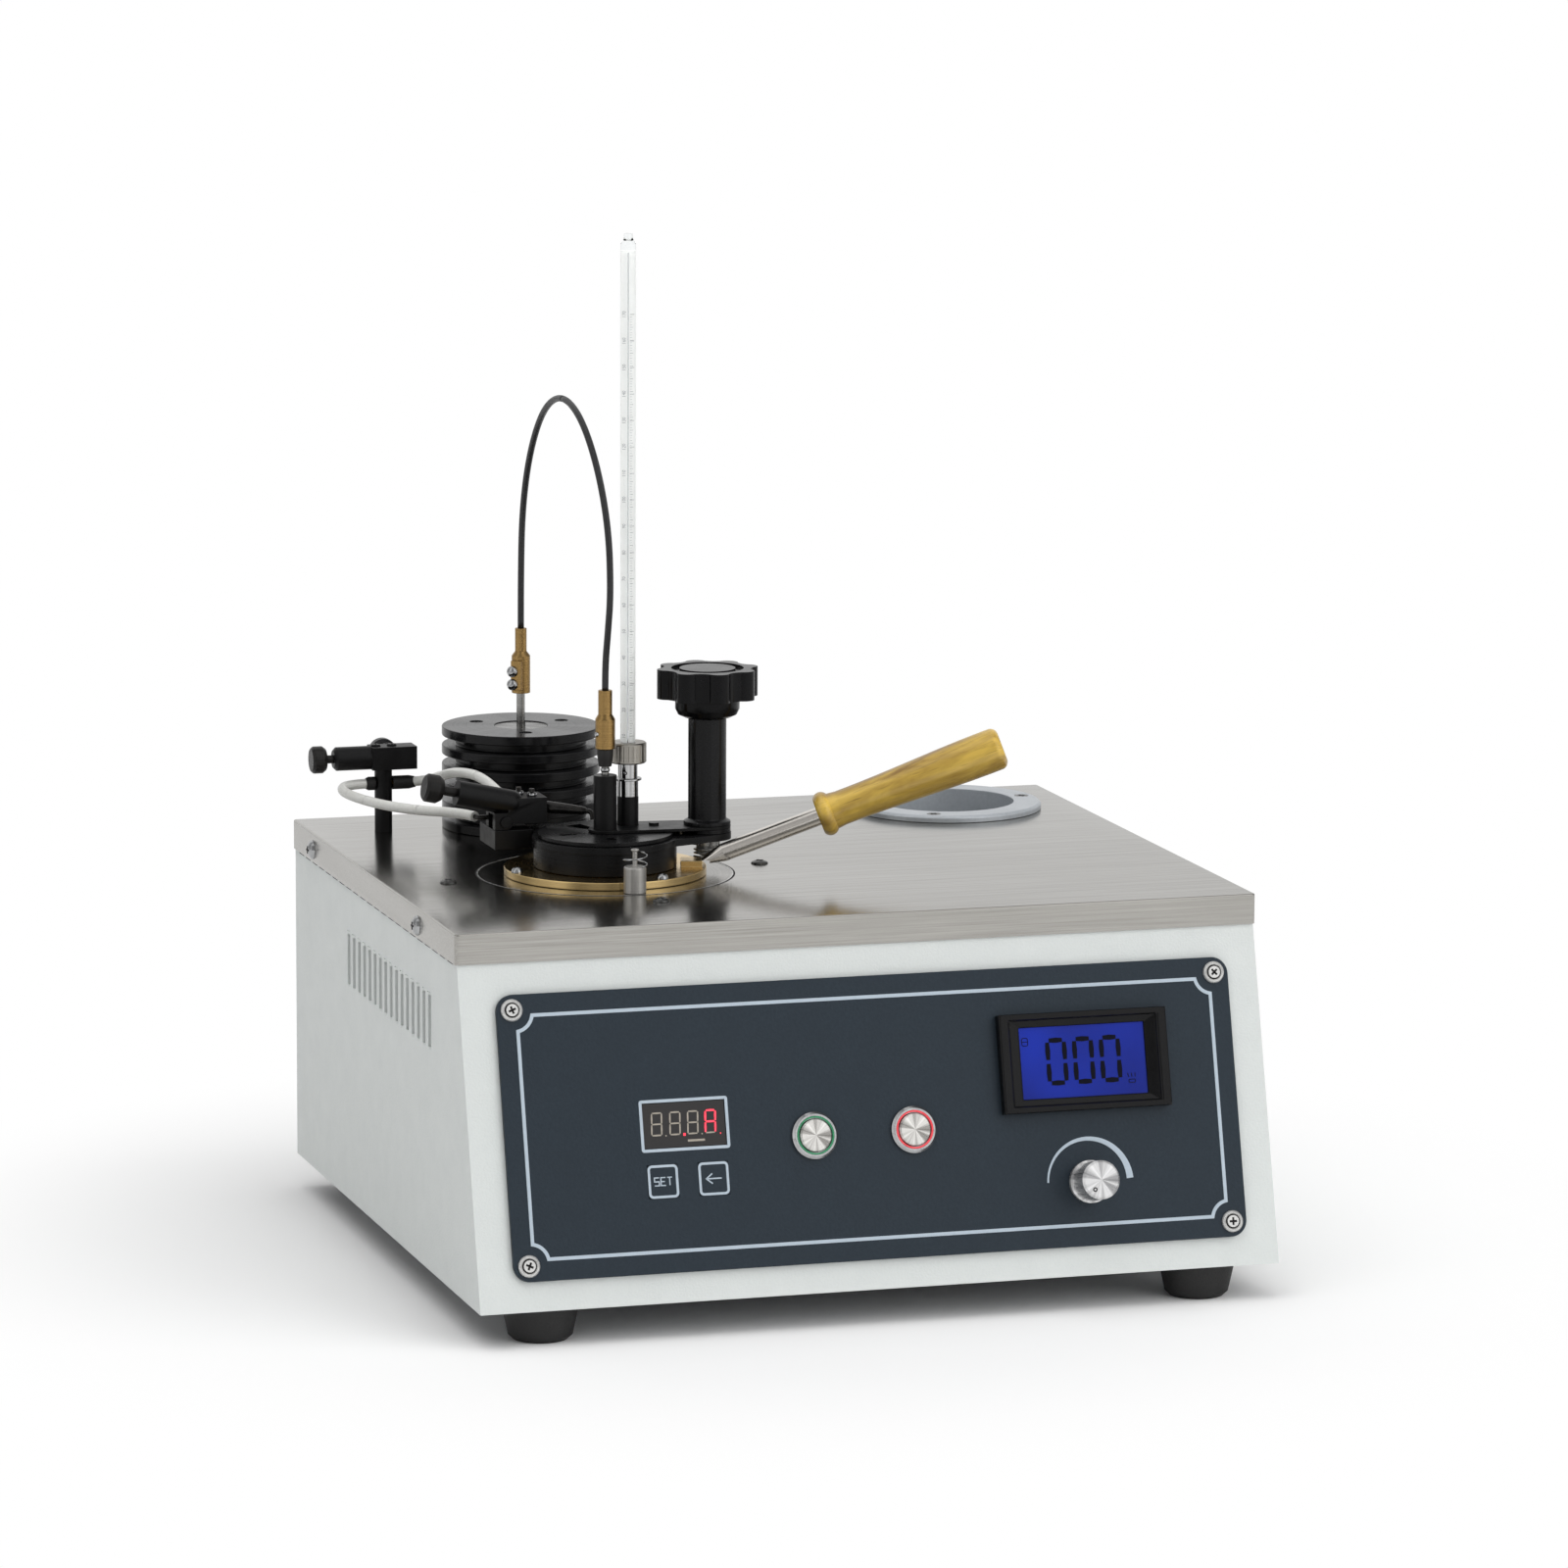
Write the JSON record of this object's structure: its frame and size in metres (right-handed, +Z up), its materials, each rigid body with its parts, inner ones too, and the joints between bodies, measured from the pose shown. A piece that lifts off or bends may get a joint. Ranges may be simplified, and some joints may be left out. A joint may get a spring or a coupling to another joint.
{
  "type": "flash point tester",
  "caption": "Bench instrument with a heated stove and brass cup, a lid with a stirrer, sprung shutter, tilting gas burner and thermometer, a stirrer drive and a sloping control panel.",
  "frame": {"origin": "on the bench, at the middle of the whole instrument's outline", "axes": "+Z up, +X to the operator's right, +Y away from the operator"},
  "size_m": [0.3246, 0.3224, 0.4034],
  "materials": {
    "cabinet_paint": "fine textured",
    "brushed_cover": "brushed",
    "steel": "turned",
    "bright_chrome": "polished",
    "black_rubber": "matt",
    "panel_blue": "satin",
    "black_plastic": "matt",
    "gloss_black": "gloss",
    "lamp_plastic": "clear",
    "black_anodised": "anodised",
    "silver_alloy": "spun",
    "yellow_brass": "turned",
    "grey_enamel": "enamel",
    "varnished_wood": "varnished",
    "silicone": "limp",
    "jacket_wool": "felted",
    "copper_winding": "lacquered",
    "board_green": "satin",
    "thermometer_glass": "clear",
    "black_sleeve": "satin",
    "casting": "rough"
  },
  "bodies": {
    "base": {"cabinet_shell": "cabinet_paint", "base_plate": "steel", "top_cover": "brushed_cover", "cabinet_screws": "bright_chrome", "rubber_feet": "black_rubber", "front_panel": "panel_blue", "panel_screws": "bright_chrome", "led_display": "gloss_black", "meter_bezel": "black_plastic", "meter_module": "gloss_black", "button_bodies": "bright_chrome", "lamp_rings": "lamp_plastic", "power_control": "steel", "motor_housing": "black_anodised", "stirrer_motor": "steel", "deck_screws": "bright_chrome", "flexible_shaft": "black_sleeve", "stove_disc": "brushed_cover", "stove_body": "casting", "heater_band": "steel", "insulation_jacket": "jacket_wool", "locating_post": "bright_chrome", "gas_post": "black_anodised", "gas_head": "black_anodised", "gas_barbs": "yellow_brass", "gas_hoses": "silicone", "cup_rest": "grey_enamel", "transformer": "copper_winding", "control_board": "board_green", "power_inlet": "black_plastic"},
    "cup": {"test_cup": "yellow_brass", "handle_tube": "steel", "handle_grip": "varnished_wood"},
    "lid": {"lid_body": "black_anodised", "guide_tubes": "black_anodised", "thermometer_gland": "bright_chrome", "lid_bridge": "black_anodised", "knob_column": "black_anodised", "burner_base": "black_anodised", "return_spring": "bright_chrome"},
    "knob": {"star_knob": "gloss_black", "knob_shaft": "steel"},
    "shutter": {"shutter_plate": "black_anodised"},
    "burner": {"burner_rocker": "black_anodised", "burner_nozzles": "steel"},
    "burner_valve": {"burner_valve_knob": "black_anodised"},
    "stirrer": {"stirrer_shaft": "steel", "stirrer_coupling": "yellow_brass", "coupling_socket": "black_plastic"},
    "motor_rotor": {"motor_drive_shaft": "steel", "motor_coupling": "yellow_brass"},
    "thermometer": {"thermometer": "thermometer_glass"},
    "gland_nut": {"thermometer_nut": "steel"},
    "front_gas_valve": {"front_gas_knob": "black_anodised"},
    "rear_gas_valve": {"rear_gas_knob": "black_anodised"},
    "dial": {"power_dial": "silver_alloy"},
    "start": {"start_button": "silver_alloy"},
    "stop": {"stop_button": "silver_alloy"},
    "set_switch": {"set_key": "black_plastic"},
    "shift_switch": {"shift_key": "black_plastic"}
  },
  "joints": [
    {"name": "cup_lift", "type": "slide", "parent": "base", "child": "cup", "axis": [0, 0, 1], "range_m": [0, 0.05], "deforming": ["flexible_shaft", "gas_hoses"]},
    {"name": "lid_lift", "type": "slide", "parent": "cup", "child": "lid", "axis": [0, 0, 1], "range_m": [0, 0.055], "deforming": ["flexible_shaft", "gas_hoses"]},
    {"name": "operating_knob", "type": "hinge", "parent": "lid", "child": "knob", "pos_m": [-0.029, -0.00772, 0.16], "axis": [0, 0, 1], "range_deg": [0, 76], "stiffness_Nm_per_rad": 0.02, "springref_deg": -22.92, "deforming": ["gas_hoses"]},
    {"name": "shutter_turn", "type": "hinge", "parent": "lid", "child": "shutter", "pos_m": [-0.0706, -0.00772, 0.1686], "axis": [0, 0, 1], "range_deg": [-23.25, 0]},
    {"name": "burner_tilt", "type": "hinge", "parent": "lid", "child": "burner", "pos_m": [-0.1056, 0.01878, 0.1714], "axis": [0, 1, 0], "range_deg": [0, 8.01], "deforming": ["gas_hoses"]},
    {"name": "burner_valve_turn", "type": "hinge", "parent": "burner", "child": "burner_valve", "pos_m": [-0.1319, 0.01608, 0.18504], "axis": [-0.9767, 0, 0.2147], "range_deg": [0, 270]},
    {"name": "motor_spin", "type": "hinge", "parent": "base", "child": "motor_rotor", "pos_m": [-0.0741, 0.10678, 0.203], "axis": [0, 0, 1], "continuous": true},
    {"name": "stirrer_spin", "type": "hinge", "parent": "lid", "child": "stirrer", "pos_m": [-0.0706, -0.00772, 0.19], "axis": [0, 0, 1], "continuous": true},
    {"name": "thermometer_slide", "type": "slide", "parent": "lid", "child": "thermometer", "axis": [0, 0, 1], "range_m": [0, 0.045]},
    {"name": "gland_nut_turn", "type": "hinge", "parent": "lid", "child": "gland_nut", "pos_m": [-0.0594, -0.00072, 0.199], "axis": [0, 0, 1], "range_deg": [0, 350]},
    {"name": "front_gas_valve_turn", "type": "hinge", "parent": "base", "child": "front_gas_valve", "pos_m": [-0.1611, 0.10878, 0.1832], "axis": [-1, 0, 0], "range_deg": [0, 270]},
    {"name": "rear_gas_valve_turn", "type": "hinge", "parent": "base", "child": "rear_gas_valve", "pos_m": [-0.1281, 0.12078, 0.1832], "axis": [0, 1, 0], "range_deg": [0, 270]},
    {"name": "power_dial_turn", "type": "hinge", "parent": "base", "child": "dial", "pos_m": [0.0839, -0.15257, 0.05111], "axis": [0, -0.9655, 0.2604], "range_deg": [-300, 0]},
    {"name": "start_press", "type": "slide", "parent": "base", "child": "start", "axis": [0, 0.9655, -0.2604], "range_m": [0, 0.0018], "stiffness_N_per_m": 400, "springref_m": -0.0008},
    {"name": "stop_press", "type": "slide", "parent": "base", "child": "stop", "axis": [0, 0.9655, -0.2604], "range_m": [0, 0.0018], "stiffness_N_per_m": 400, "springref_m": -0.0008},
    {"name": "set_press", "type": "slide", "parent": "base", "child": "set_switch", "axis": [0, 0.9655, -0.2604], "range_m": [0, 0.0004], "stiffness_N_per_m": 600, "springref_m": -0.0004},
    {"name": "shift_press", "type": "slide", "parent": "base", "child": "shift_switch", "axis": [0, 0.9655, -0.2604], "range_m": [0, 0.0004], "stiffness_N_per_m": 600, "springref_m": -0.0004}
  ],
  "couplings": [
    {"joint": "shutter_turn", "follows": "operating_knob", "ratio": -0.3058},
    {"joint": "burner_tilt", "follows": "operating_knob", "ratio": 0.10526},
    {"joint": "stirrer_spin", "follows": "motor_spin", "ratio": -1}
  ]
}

┄┄┄┄┄┄

What is being asked:
Write the complete data out, exactly as above.

Result of this exercise:
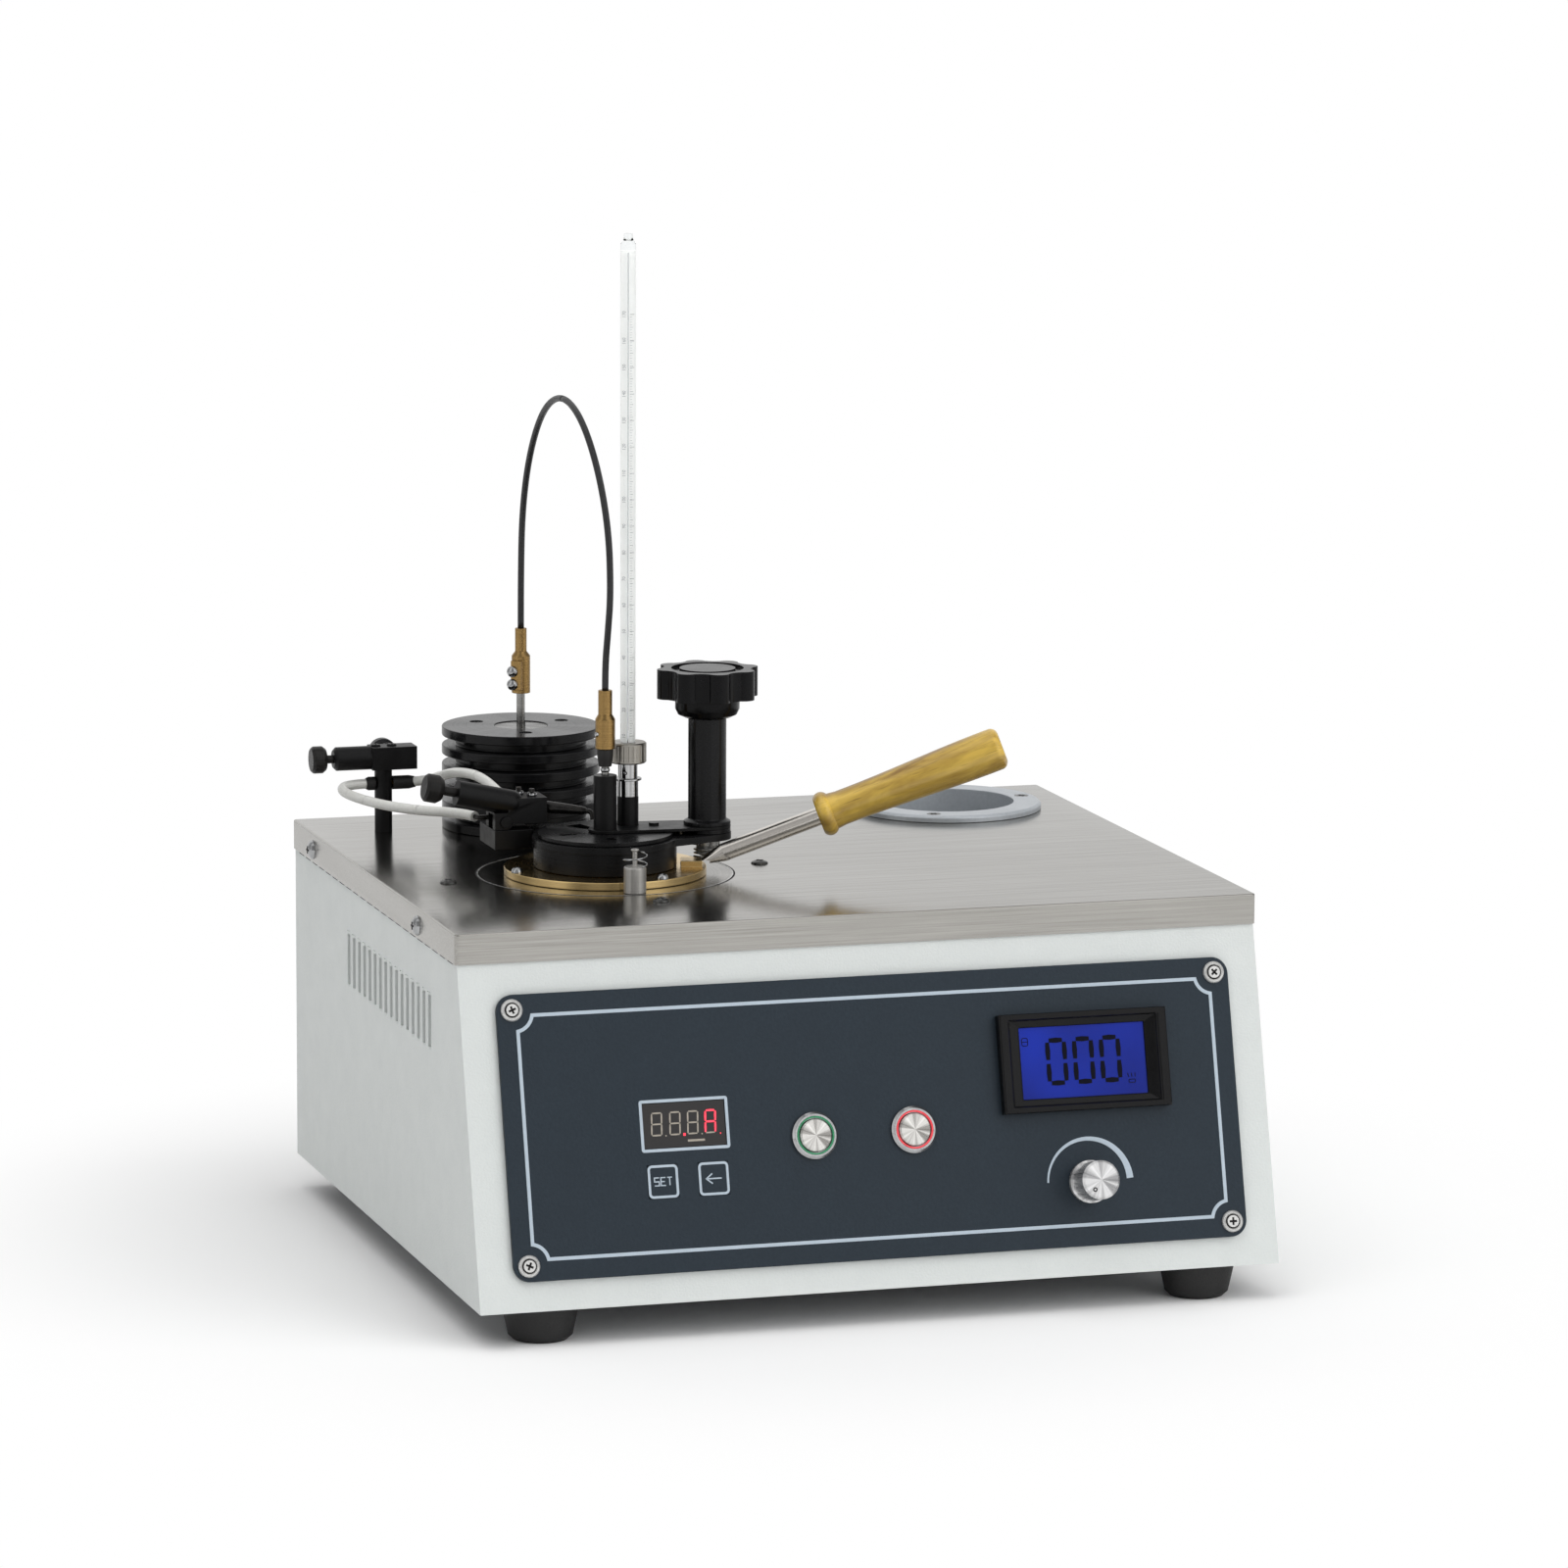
Write the JSON record of this object's structure: its frame and size in metres (right-handed, +Z up), its materials, each rigid body with its parts, inner ones too, and the joints between bodies, measured from the pose shown. A piece that lifts off or bends may get a joint. Ranges may be simplified, and some joints may be left out. A joint may get a spring or a coupling to another joint.
{
  "type": "flash point tester",
  "caption": "Bench instrument with a heated stove and brass cup, a lid with a stirrer, sprung shutter, tilting gas burner and thermometer, a stirrer drive and a sloping control panel.",
  "frame": {"origin": "on the bench, at the middle of the whole instrument's outline", "axes": "+Z up, +X to the operator's right, +Y away from the operator"},
  "size_m": [0.3246, 0.3224, 0.4034],
  "materials": {
    "cabinet_paint": "fine textured",
    "brushed_cover": "brushed",
    "steel": "turned",
    "bright_chrome": "polished",
    "black_rubber": "matt",
    "panel_blue": "satin",
    "black_plastic": "matt",
    "gloss_black": "gloss",
    "lamp_plastic": "clear",
    "black_anodised": "anodised",
    "silver_alloy": "spun",
    "yellow_brass": "turned",
    "grey_enamel": "enamel",
    "varnished_wood": "varnished",
    "silicone": "limp",
    "jacket_wool": "felted",
    "copper_winding": "lacquered",
    "board_green": "satin",
    "thermometer_glass": "clear",
    "black_sleeve": "satin",
    "casting": "rough"
  },
  "bodies": {
    "base": {"cabinet_shell": "cabinet_paint", "base_plate": "steel", "top_cover": "brushed_cover", "cabinet_screws": "bright_chrome", "rubber_feet": "black_rubber", "front_panel": "panel_blue", "panel_screws": "bright_chrome", "led_display": "gloss_black", "meter_bezel": "black_plastic", "meter_module": "gloss_black", "button_bodies": "bright_chrome", "lamp_rings": "lamp_plastic", "power_control": "steel", "motor_housing": "black_anodised", "stirrer_motor": "steel", "deck_screws": "bright_chrome", "flexible_shaft": "black_sleeve", "stove_disc": "brushed_cover", "stove_body": "casting", "heater_band": "steel", "insulation_jacket": "jacket_wool", "locating_post": "bright_chrome", "gas_post": "black_anodised", "gas_head": "black_anodised", "gas_barbs": "yellow_brass", "gas_hoses": "silicone", "cup_rest": "grey_enamel", "transformer": "copper_winding", "control_board": "board_green", "power_inlet": "black_plastic"},
    "cup": {"test_cup": "yellow_brass", "handle_tube": "steel", "handle_grip": "varnished_wood"},
    "lid": {"lid_body": "black_anodised", "guide_tubes": "black_anodised", "thermometer_gland": "bright_chrome", "lid_bridge": "black_anodised", "knob_column": "black_anodised", "burner_base": "black_anodised", "return_spring": "bright_chrome"},
    "knob": {"star_knob": "gloss_black", "knob_shaft": "steel"},
    "shutter": {"shutter_plate": "black_anodised"},
    "burner": {"burner_rocker": "black_anodised", "burner_nozzles": "steel"},
    "burner_valve": {"burner_valve_knob": "black_anodised"},
    "stirrer": {"stirrer_shaft": "steel", "stirrer_coupling": "yellow_brass", "coupling_socket": "black_plastic"},
    "motor_rotor": {"motor_drive_shaft": "steel", "motor_coupling": "yellow_brass"},
    "thermometer": {"thermometer": "thermometer_glass"},
    "gland_nut": {"thermometer_nut": "steel"},
    "front_gas_valve": {"front_gas_knob": "black_anodised"},
    "rear_gas_valve": {"rear_gas_knob": "black_anodised"},
    "dial": {"power_dial": "silver_alloy"},
    "start": {"start_button": "silver_alloy"},
    "stop": {"stop_button": "silver_alloy"},
    "set_switch": {"set_key": "black_plastic"},
    "shift_switch": {"shift_key": "black_plastic"}
  },
  "joints": [
    {"name": "cup_lift", "type": "slide", "parent": "base", "child": "cup", "axis": [0, 0, 1], "range_m": [0, 0.05], "deforming": ["flexible_shaft", "gas_hoses"]},
    {"name": "lid_lift", "type": "slide", "parent": "cup", "child": "lid", "axis": [0, 0, 1], "range_m": [0, 0.055], "deforming": ["flexible_shaft", "gas_hoses"]},
    {"name": "operating_knob", "type": "hinge", "parent": "lid", "child": "knob", "pos_m": [-0.029, -0.00772, 0.16], "axis": [0, 0, 1], "range_deg": [0, 76], "stiffness_Nm_per_rad": 0.02, "springref_deg": -22.92, "deforming": ["gas_hoses"]},
    {"name": "shutter_turn", "type": "hinge", "parent": "lid", "child": "shutter", "pos_m": [-0.0706, -0.00772, 0.1686], "axis": [0, 0, 1], "range_deg": [-23.25, 0]},
    {"name": "burner_tilt", "type": "hinge", "parent": "lid", "child": "burner", "pos_m": [-0.1056, 0.01878, 0.1714], "axis": [0, 1, 0], "range_deg": [0, 8.01], "deforming": ["gas_hoses"]},
    {"name": "burner_valve_turn", "type": "hinge", "parent": "burner", "child": "burner_valve", "pos_m": [-0.1319, 0.01608, 0.18504], "axis": [-0.9767, 0, 0.2147], "range_deg": [0, 270]},
    {"name": "motor_spin", "type": "hinge", "parent": "base", "child": "motor_rotor", "pos_m": [-0.0741, 0.10678, 0.203], "axis": [0, 0, 1], "continuous": true},
    {"name": "stirrer_spin", "type": "hinge", "parent": "lid", "child": "stirrer", "pos_m": [-0.0706, -0.00772, 0.19], "axis": [0, 0, 1], "continuous": true},
    {"name": "thermometer_slide", "type": "slide", "parent": "lid", "child": "thermometer", "axis": [0, 0, 1], "range_m": [0, 0.045]},
    {"name": "gland_nut_turn", "type": "hinge", "parent": "lid", "child": "gland_nut", "pos_m": [-0.0594, -0.00072, 0.199], "axis": [0, 0, 1], "range_deg": [0, 350]},
    {"name": "front_gas_valve_turn", "type": "hinge", "parent": "base", "child": "front_gas_valve", "pos_m": [-0.1611, 0.10878, 0.1832], "axis": [-1, 0, 0], "range_deg": [0, 270]},
    {"name": "rear_gas_valve_turn", "type": "hinge", "parent": "base", "child": "rear_gas_valve", "pos_m": [-0.1281, 0.12078, 0.1832], "axis": [0, 1, 0], "range_deg": [0, 270]},
    {"name": "power_dial_turn", "type": "hinge", "parent": "base", "child": "dial", "pos_m": [0.0839, -0.15257, 0.05111], "axis": [0, -0.9655, 0.2604], "range_deg": [-300, 0]},
    {"name": "start_press", "type": "slide", "parent": "base", "child": "start", "axis": [0, 0.9655, -0.2604], "range_m": [0, 0.0018], "stiffness_N_per_m": 400, "springref_m": -0.0008},
    {"name": "stop_press", "type": "slide", "parent": "base", "child": "stop", "axis": [0, 0.9655, -0.2604], "range_m": [0, 0.0018], "stiffness_N_per_m": 400, "springref_m": -0.0008},
    {"name": "set_press", "type": "slide", "parent": "base", "child": "set_switch", "axis": [0, 0.9655, -0.2604], "range_m": [0, 0.0004], "stiffness_N_per_m": 600, "springref_m": -0.0004},
    {"name": "shift_press", "type": "slide", "parent": "base", "child": "shift_switch", "axis": [0, 0.9655, -0.2604], "range_m": [0, 0.0004], "stiffness_N_per_m": 600, "springref_m": -0.0004}
  ],
  "couplings": [
    {"joint": "shutter_turn", "follows": "operating_knob", "ratio": -0.3058},
    {"joint": "burner_tilt", "follows": "operating_knob", "ratio": 0.10526},
    {"joint": "stirrer_spin", "follows": "motor_spin", "ratio": -1}
  ]
}